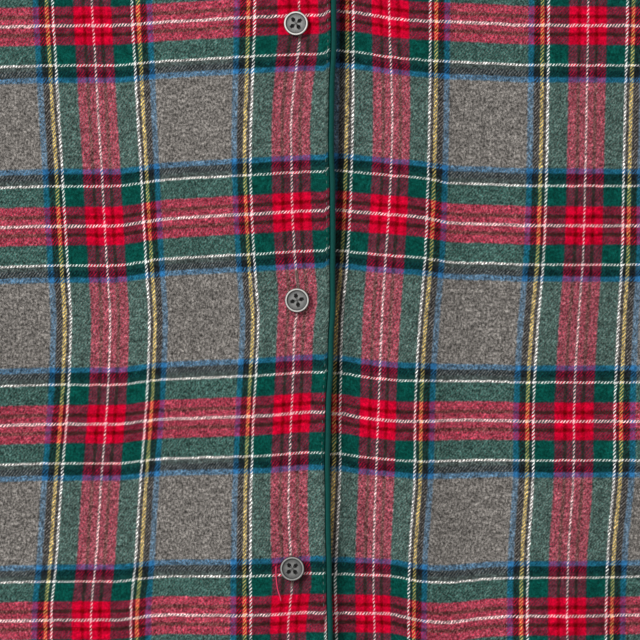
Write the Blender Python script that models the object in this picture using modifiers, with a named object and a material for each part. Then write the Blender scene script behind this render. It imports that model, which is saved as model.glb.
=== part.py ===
"""Flannel nightshirt laid out flat and face up on a surface.

The back panel lies on the surface, the two fronts lie on the back, and the right front (at -X) laps over
the left one at the button line. Both sleeves lie flat as tubes, and the turn-down collar is a folded band
whose fall lies on the fronts and under the back. X = 0 is the button line, +Y points to the collar, Z = 0
is the surface. Inside the functions a point is given by its reach, the distance from the button line
towards its own side, and its drop, the distance below the high point of the shoulder.
"""
import math
from collections import namedtuple

import bpy
import bmesh
from mathutils import Vector

# Cloth and the gap that parts neighbouring pieces
CLOTH = 0.0012
GAP = 0.0003
LAYER = CLOTH + GAP

# Body, measured on the flat garment
LENGTH = 0.960
NECK_HALF = 0.088
FRONT_NECK_DROP = 0.095
BACK_NECK_DROP = 0.020
SHOULDER_HALF = 0.212
SHOULDER_DROP = 0.042
CHEST_HALF = 0.282
ARMHOLE_DROP = 0.255
ARMHOLE_CURVE = 2.2
HEM_HALF = 0.322
HEM_RISE = 0.014

# Lap of the fronts: each free edge passes the button line
RIGHT_LAP = 0.0157
LEFT_LAP = 0.0165
LAP_END = 0.0172
LAP_RAMP_END = 0.028
LAP_EASE = 0.0001

# How far the fronts stand off the back, away from their seams
LOFT = 0.0010
SEAM_HOLD = 0.030

# Sleeves, flat
SLEEVE_LENGTH = 0.565
SLEEVE_ANGLE = math.radians(26)
CUFF_WIDTH = 0.125
SLEEVE_LOFT = 0.0022
UNDERARM_CLEAR = 0.0014

# Collar: a stand that rises from the neck seam, a roll, and a fall with two points
STAND_RISE_FRONT = 0.030
ROLL_HALF = 0.080
ROLL_SIDE_RISE = 0.028
ROLL_BACK_RISE = 0.012
POINT_REACH = 0.042
POINT_DROP = 0.128
FALL_SIDE_REACH = 0.131
FALL_SIDE_DROP = 0.011
FALL_BACK_DROP = 0.052
FALL_BULGE = 0.010
FALL_EASE = 0.0007
FALL_EASE_WIDTH = 0.020
ROLL_RADIUS = 0.0016
COLLAR_END = 0.0005

# The fall's back half lies under the back panel, which is lifted over it near the neck
NECK_LIFT = 0.0018
LIFT_REACH = (0.150, 0.195)
LIFT_DROP = (0.078, 0.125)

# Piping along the lap's edge, and the buttons
PIPING_DIAMETER = 0.0026
PIPING_TOP_DROP = 0.097
BUTTON_DIAMETER = 0.0115
BUTTON_HEIGHT = 0.0026
BUTTON_RIM = 0.0010
BUTTON_DISH = 0.0006
BUTTON_HOLE = 0.0017
BUTTON_HOLE_SPACING = 0.0028
BUTTON_PITCH = 0.1285
FIRST_BUTTON_DROP = 0.108

# Each button as it was sewn: how far off its even place, and how it is turned
Sewn = namedtuple("Sewn", "reach drop turn")
BUTTONS = [
    Sewn(0.0000, 0.0000, math.radians(20)),
    Sewn(0.0003, -0.0017, math.radians(10)),
    Sewn(0.0010, 0.0000, math.radians(38)),
    Sewn(-0.0012, -0.0023, math.radians(2)),
    Sewn(0.0004, 0.0006, math.radians(27)),
    Sewn(-0.0003, 0.0000, math.radians(14)),
]

# Soft folds of the fronts: a ridge line from its top to its end, its height and its half width
Fold = namedtuple("Fold", "top_reach top_drop end_reach end_drop height half_width")
RIGHT_FOLDS = [
    Fold(0.052, 0.235, 0.050, 0.500, 0.0042, 0.030),
    Fold(0.095, 0.480, 0.125, 1.100, 0.0085, 0.042),
    Fold(0.196, 0.560, 0.236, 1.120, 0.0100, 0.045),
    Fold(0.240, 0.265, 0.130, 0.420, 0.0065, 0.030),
    Fold(0.178, 0.080, 0.196, 0.300, 0.0060, 0.026),
    Fold(0.062, 0.620, 0.055, 0.900, 0.0045, 0.026),
]
LEFT_FOLDS = [
    Fold(0.054, 0.170, 0.050, 0.620, 0.0048, 0.026),
    Fold(0.118, 0.420, 0.150, 1.110, 0.0090, 0.044),
    Fold(0.210, 0.600, 0.262, 1.130, 0.0095, 0.042),
    Fold(0.244, 0.290, 0.152, 0.460, 0.0070, 0.030),
    Fold(0.172, 0.075, 0.186, 0.270, 0.0055, 0.026),
    Fold(0.070, 0.700, 0.082, 1.080, 0.0060, 0.032),
]

# Soft folds of the sleeves' upper layer, in shares of the sleeve's width and length
Crease = namedtuple("Crease", "top_across top_along end_across end_along height half_width")
SLEEVE_CREASES = [
    Crease(0.90, 0.04, 0.30, 0.30, 0.0050, 0.13),
    Crease(0.20, 0.30, 0.80, 0.52, 0.0045, 0.12),
    Crease(0.75, 0.50, 0.25, 0.70, 0.0050, 0.12),
    Crease(0.60, 0.66, 0.42, 1.25, 0.0040, 0.16),
]

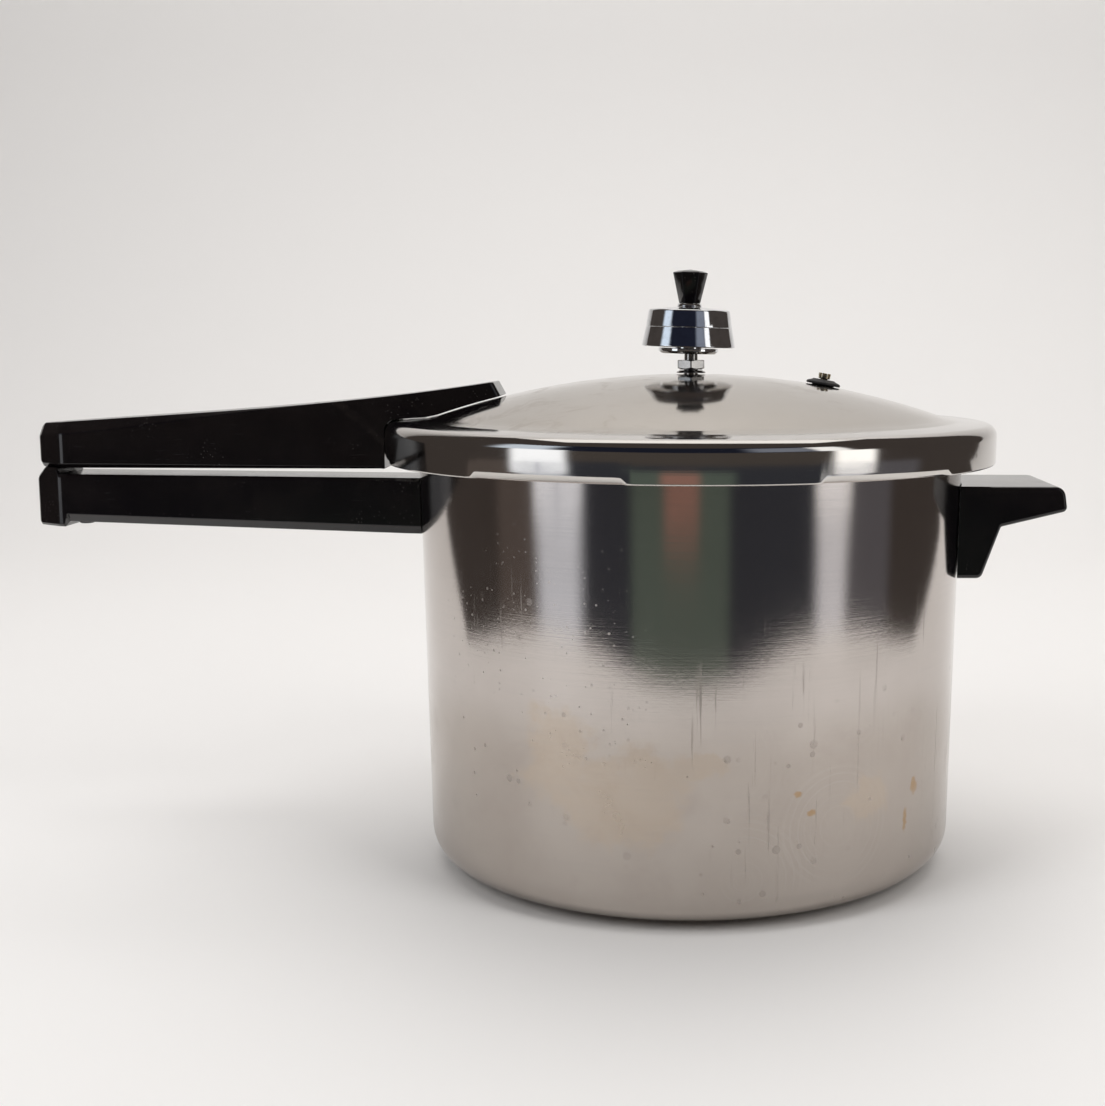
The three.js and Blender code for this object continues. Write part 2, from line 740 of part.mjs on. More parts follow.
addPiece("air_vent_pin", onDome(airVentPin()), chrome());
addPiece("regulator_spindle", regulatorSpindle(), chrome());
addPiece("regulator_lower_weight", lowerWeight(), chrome());
addPiece("regulator_upper_weight", upperWeight(), chrome());
addPiece("regulator_knob_washer", knobWasher(), chrome());
addPiece("regulator_knob", regulatorKnob(), phenolic());
addPiece("cooking_rack", cookingRack(), aluminium());

export default cooker;
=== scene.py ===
import math

import bmesh
import bpy
from mathutils import Matrix, Vector


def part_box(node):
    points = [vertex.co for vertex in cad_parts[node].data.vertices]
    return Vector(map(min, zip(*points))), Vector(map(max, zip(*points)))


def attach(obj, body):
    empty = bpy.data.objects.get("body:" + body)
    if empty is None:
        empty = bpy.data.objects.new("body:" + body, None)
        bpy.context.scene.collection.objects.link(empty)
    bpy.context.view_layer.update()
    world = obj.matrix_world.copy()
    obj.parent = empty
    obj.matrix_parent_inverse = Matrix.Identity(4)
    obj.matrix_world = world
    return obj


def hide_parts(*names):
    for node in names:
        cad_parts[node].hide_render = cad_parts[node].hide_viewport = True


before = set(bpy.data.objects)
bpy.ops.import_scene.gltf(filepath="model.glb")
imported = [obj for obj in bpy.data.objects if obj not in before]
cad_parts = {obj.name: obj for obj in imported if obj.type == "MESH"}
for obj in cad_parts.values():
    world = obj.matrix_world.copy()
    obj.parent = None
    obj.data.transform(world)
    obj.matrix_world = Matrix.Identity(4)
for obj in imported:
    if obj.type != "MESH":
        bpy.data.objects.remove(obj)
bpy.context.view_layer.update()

MM = 0.001
TURN = 2 * math.pi


def box_mm(node):
    """The lowest and highest corner of a CAD node, in millimetres."""
    low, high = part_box(node)
    return low / MM, high / MM


# ---- Sizes read from the frame ----
pot_low, pot_high = box_mm("pot_body")
disc_low, disc_high = box_mm("heat_spreader_disc")
cover_low, cover_high = box_mm("cover")
upper_low, upper_high = box_mm("cover_handle")
lower_low, lower_high = box_mm("body_handle")
helper_low, helper_high = box_mm("helper_handle")
knob_low, knob_high = box_mm("regulator_knob")

SHEET = 1.2
COVER_RADIUS = cover_high.x
SKIRT_BOTTOM = cover_low.z
DOME_TOP = cover_high.z
DOME_SPHERE = 341.6
DOME_EDGE = COVER_RADIUS - 21.9
SHOULDER_TOP = DOME_TOP - 19.4
SHOULDER_FALL = 1.2
SHOULDER_ROUND = 5.0
RIM_TOP = pot_high.z
POT_FLOOR = pot_low.z
POT_RADIUS = COVER_RADIUS - 14.4
POT_DRAFT = 0.0166
POT_CORNER = 15
RIM_RADIUS = COVER_RADIUS - 10.4
POT_LUG_RADIUS = COVER_RADIUS - 4.5
LUG_COUNT = 6
LUG_ANGLE = 28
LUG_PHASE = 5.5
HANDLE_END = upper_low.x - 1
LOWER_END = HANDLE_END - 1.5
HALF_HANDLE = upper_high.y
HALF_HELPER = helper_high.y


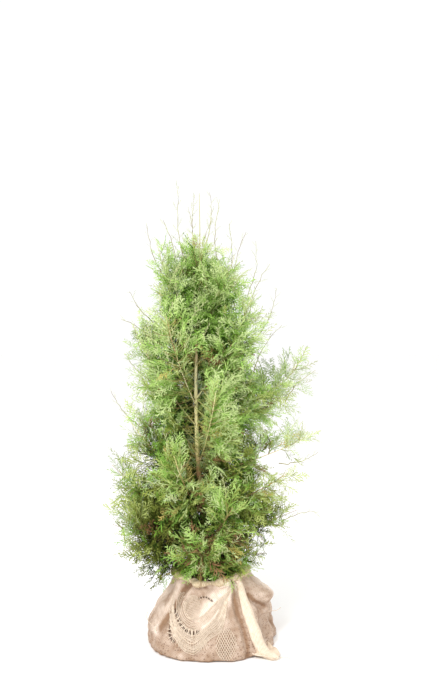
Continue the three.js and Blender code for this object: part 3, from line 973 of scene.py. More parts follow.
def tubes(lines, sides):
    """Closed tapering tubes along many lines of (points, first radius, last radius), as arrays."""
    all_points, all_triangles, total = [], [], 0
    ring = np.linspace(0, 2 * math.pi, sides, endpoint=False)
    for line, first, last in lines:
        n = len(line)
        way = unit(np.gradient(line, axis=0))
        side = unit(np.cross(way, (0.01, 0.02, 1)))
        over = np.cross(side, way)
        radius = np.linspace(first, last, n)[:, None, None]
        round_it = np.cos(ring)[None, :, None] * side[:, None] + np.sin(ring)[None, :, None] * over[:, None]
        wall = line[:, None] + radius * round_it
        points = np.vstack([wall.reshape(-1, 3), line[:1], line[-1:]])
        i = np.arange(n - 1)[:, None] * sides
        j = np.arange(sides)[None]
        a, b = i + j, i + (j + 1) % sides
        c, d = a + sides, b + sides
        faces = [np.stack([a, c, b], -1).reshape(-1, 3), np.stack([b, c, d], -1).reshape(-1, 3)]
        j = np.arange(sides)
        foot, head, top = n * sides, n * sides + 1, (n - 1) * sides
        faces.append(np.stack([np.full(sides, foot), j, (j + 1) % sides], -1))
        faces.append(np.stack([np.full(sides, head), top + (j + 1) % sides, top + j], -1))
        all_points.append(points)
        all_triangles.append(np.vstack(faces) + total)
        total += len(points)
    return np.vstack(all_points), np.vstack(all_triangles)


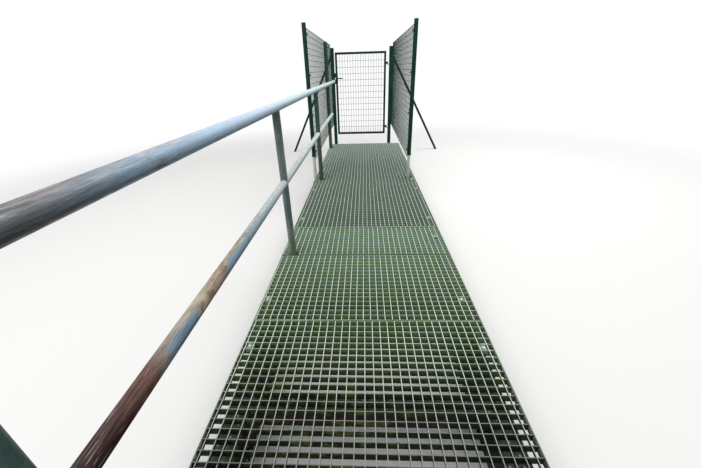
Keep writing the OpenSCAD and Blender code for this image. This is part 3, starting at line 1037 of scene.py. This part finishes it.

┄┄┄┄┄┄

**WHAT THE TASK ASKS**
From the first line of the data through the line with "LIFT_DROP = (0.078, 0.125)", quote each line exactly and add nothing else.

**RESPONSE TO THIS EXERCISE**
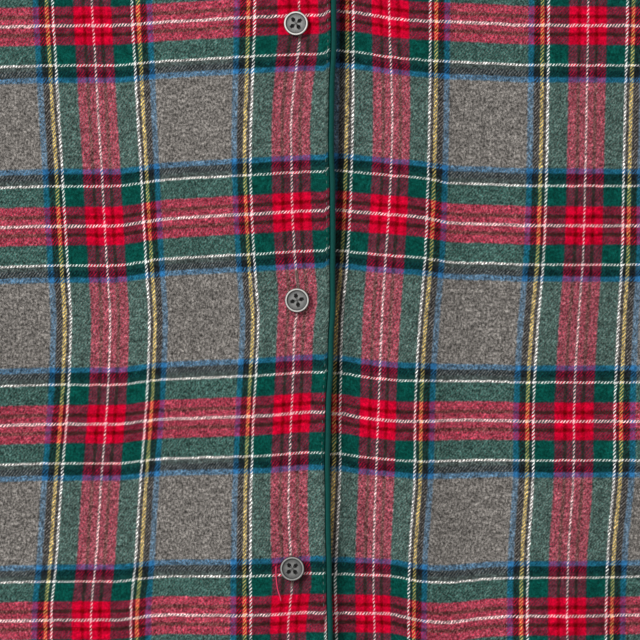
Write the Blender Python script that models the object in this picture using modifiers, with a named object and a material for each part. Then write the Blender scene script behind this render. It imports that model, which is saved as model.glb.
=== part.py ===
"""Flannel nightshirt laid out flat and face up on a surface.

The back panel lies on the surface, the two fronts lie on the back, and the right front (at -X) laps over
the left one at the button line. Both sleeves lie flat as tubes, and the turn-down collar is a folded band
whose fall lies on the fronts and under the back. X = 0 is the button line, +Y points to the collar, Z = 0
is the surface. Inside the functions a point is given by its reach, the distance from the button line
towards its own side, and its drop, the distance below the high point of the shoulder.
"""
import math
from collections import namedtuple

import bpy
import bmesh
from mathutils import Vector

# Cloth and the gap that parts neighbouring pieces
CLOTH = 0.0012
GAP = 0.0003
LAYER = CLOTH + GAP

# Body, measured on the flat garment
LENGTH = 0.960
NECK_HALF = 0.088
FRONT_NECK_DROP = 0.095
BACK_NECK_DROP = 0.020
SHOULDER_HALF = 0.212
SHOULDER_DROP = 0.042
CHEST_HALF = 0.282
ARMHOLE_DROP = 0.255
ARMHOLE_CURVE = 2.2
HEM_HALF = 0.322
HEM_RISE = 0.014

# Lap of the fronts: each free edge passes the button line
RIGHT_LAP = 0.0157
LEFT_LAP = 0.0165
LAP_END = 0.0172
LAP_RAMP_END = 0.028
LAP_EASE = 0.0001

# How far the fronts stand off the back, away from their seams
LOFT = 0.0010
SEAM_HOLD = 0.030

# Sleeves, flat
SLEEVE_LENGTH = 0.565
SLEEVE_ANGLE = math.radians(26)
CUFF_WIDTH = 0.125
SLEEVE_LOFT = 0.0022
UNDERARM_CLEAR = 0.0014

# Collar: a stand that rises from the neck seam, a roll, and a fall with two points
STAND_RISE_FRONT = 0.030
ROLL_HALF = 0.080
ROLL_SIDE_RISE = 0.028
ROLL_BACK_RISE = 0.012
POINT_REACH = 0.042
POINT_DROP = 0.128
FALL_SIDE_REACH = 0.131
FALL_SIDE_DROP = 0.011
FALL_BACK_DROP = 0.052
FALL_BULGE = 0.010
FALL_EASE = 0.0007
FALL_EASE_WIDTH = 0.020
ROLL_RADIUS = 0.0016
COLLAR_END = 0.0005

# The fall's back half lies under the back panel, which is lifted over it near the neck
NECK_LIFT = 0.0018
LIFT_REACH = (0.150, 0.195)
LIFT_DROP = (0.078, 0.125)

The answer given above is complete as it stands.